S-0598.1/91       _______________________________________________

 

                                 SENATE BILL 5137

                  _______________________________________________

 

State of Washington              52nd Legislature             1991 Regular Session

 

By Senator McCaslin.

 

Read first time January 22, 1991.  Referred to Committee on Governmental Operations.Invalidating zoning restrictions for property that is subject to an LID assessment based on uses not permitted by the zoning restrictions.


     AN ACT Relating to cities, towns, and counties; and amending RCW 35.44.047 and 36.94.220.

 

BE IT ENACTED BY THE LEGISLATURE OF THE STATE OF WASHINGTON:

 

     Sec. 1.  RCW 35.44.047 and 1969 ex.s. c 258 s 7 are each amended to read as follows:

     Notwithstanding the methods of assessment provided in RCW 35.44.030, 35.44.040 and 35.44.045, the city or town may use any other method or combination of methods to compute assessments which may be deemed to more fairly reflect the special benefits to the properties being assessed.  The failure of the council to specifically recite in its ordinance ordering the improvement and creating the local improvement district that it will not use the zone and termini method of assessment shall not invalidate the use of any other method or methods of assessment.  An assessment may be determined by a method which assumes a land usage for a particular lot, tract, or parcel not permitted under existing zoning or land-use planning ordinances or statutes, provided that the owner may, from the time such assessment is entered upon the assessment roll, use any such lot, tract, or parcel of land in the manner assumed in calculating such assessment, notwithstanding the restrictions of such zoning or land-use planning ordinances or statutes.

 

     Sec. 2.  RCW 36.94.220 and 1981 c 313 s 3 are each amended to read as follows:

     (1) A county shall have the power to establish utility local improvement districts and local improvement districts within the area of a sewerage and/or water general plan and to levy special assessments under a mode of annual installments extending over a period not exceeding twenty years on all property specially benefited by any local improvement on the basis of the special benefits to pay in whole or in part the damages or costs of any improvements ordered in such county.

     (2) Utility local improvement districts and local improvement districts may include territory within a city or town only with the written consent of the city or town, but if the local district is formed before such area is included within the city or town, no such consent shall be necessary.  Utility local improvement districts and local improvement districts used to provide sewerage disposal systems may include territory within a sewer district or within a water district providing sewerage disposal systems only with the written consent of the sewer district or such a water district, but if the local district is formed before such area is included within the sewer district or such a water district, no consent is necessary.  Utility local improvement districts and local improvement districts used to provide water systems may include territory within a water district or within a sewer district providing water systems only with the written consent of the water district or such a sewer district, but if the local district is formed before such area is included within the water district or such a sewer district, no consent is necessary. 

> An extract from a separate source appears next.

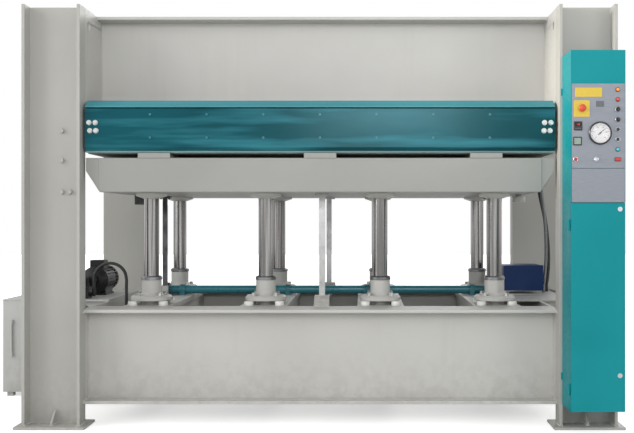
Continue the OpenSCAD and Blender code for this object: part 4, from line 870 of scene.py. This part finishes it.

     (3) The levying, collection, and enforcement of all public assessments hereby authorized shall be in the manner now and hereafter provided by law for the levying, collection, and enforcement of local improvement assessments by cities and towns, insofar as the same shall not be inconsistent with the provisions of this chapter.  In addition, the county shall file the preliminary assessment roll at the time and in the manner prescribed in RCW 35.50.005. The duties devolving upon the city treasurer under such laws are imposed upon the county treasurer for the purposes of this chapter.  The mode of assessment shall be in the manner to be determined by the county legislative authority by ordinance or resolution.  As an alternative to equal annual assessment installments of principal provided for cities and towns, a county legislative authority may provide for the payment of such assessments in equal annual installments of principal and interest.  Assessments in any local district may be made on the basis of special benefits up to but not in excess of the total cost of any sewerage and/or water improvement made with respect to that local district and the share of any general sewerage and/or water facilities allocable to that district. In utility local improvement districts, assessments shall be deposited into the revenue bond fund or general obligation bond fund established for the payment of bonds issued to pay such costs which bond payments are secured in part by the pledge of assessments, except pending the issuance and sale of such bonds, assessments may be deposited in a fund for the payment of such costs.  In local improvement districts, assessments shall be deposited into a fund for the payment of such costs and local improvement bonds issued to finance the same or into the local improvement guaranty fund as provided by applicable statute.

     (4) An assessment may be determined by a method which assumes a land usage for a particular lot, tract, or parcel not permitted under existing zoning or land-use planning ordinances or statutes, provided that the owner may, from the time such assessment is entered upon the assessment roll, use any such lot, tract, or parcel of land in the manner assumed in calculating such assessment, notwithstanding the restrictions of such zoning or land-use planning ordinances or statutes.